Varol Bülent Aral'ın ismi sanık
Emre Günaydın'ın ifadelerinde de yer almıştı. Günaydın, yerel bir gazetede çalışırken ismini 'Bülent Varol' olarak bildiği Varol Bülent Aral'la tanıştığını anlatmıştı. Aral'ın, Hıristiyanlık ve
misyonerliğin
PKK ile bağlantılı olduğunu söylediğini aktaran Günaydın, ifadesinde şu bilgileri vermişti: "O günlerde kendisi ile bir eve gittik. Bu bekar eviydi, orada ikimiz vardık. Ben girişteki masanın üzerinde PKK'nın
Avrupa Konseyi Raporu diye bir kağıt gördüm. Abi bu ne? dedim. PKK'nın
Avrupa Konseyi'ne sunduğu
rapor olduğunu söyledi. Yine Hıristiyanlığın, misyonerliğin vatanı yıkma amacı olduğunu anlattı. Ben 'birilerinin buna dur demesi lazım değil mi?' dedim. O da bana 'O zaman sen çık dur de' dedi. 'Bu iş nasıl olacak?' dediğimde 'Sana devlet desteği sağlarız' karşılığını verdi."
Şanlıurfa Hilvan
Cezaevi'nde yatmakta olan Ercan G. isimli şahıs da,
soruşturma kapsamında verdiği ifadede, Varol Bülent Aral ile Adıyaman'da aynı cezaevinde kaldığını, Zirve Yayınevi cinayetinden bir hafta önce Emre Günaydın'ın Aral'ı cezaevinde ziyaret ettiğini öne sürdü.
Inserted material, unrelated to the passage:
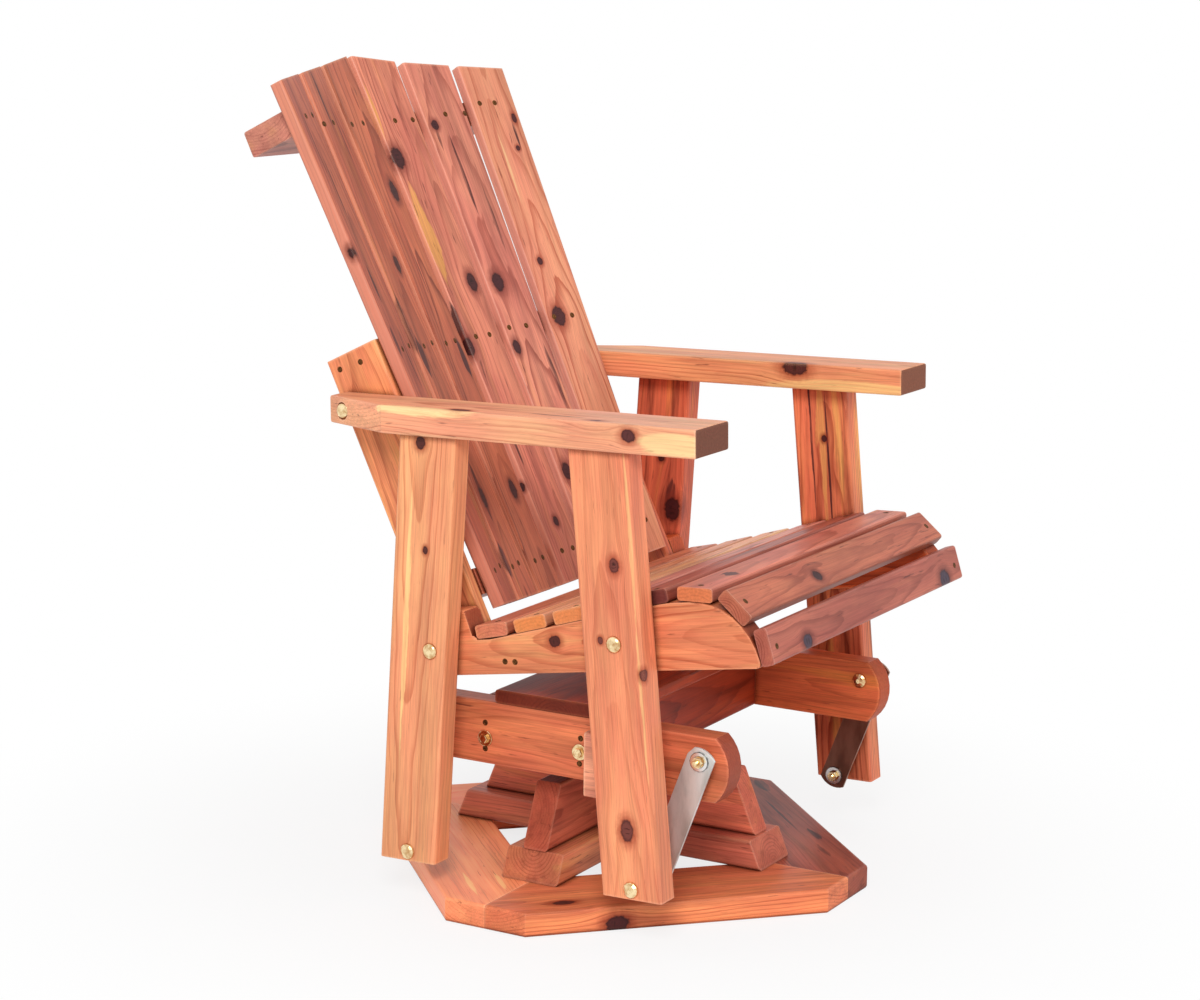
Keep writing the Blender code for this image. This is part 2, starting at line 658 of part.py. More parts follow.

Adıyaman Kapalı Cezaevi Müdürlüğü, 23
Mart-24
Mayıs tarihleri arasında Aral ile Ercan G.'nin aynı odada kaldıklarını savcılığa bildirdi.
Ayrıca sanıkların ifadelerine göre cinayetin 16
Nisan'da gerçekleştirilmesi planlandı. Ancak son anda tarih 18 Nisan'a alındı. Sanıklar bu değişikliğin sebebi konusunda net bir bilgi veremedi. Aynı gün Malatya'daki
İnönü Üniversitesi'nde ilginç bir konferens vardı.
Ergenekon soruşturması kapsamında tutuklanan emekli
Orgeneral Hurşit
Tolon, cinayetin işlendiği gün "21'inci Yüzyıl Başlangıcında Kuşatılmış
Türkiye" konulu bir konuşma yaptı.
18 Nisan 2007 günü Malatya'daki Zirve Yayıncılık'ta meydana gelen olayda misyonerlik yaptıkları ileri sürülen
Necati Aydın, Uğur
Yüksel ve
Alman vatandaşı Tilmann Ekkehart Geske öldürülmüştü. Zanlılar
Hamit Çeker, Abuzer
Yıldırım,
Salih Gürler ve
Cuma Özdemir,
terör örgütü kurmak, üye olmak ve terör örgütünün faaliyeti çerçevesinde adam öldürmek, kişiyi hürriyetinden yoksun kılmak suçlamasıyla tutuklanmışlardı. Balkondan düşerek yaralanan sanık Emre Günaydın da tedavisinin ardından cezaevine gönderilmişti.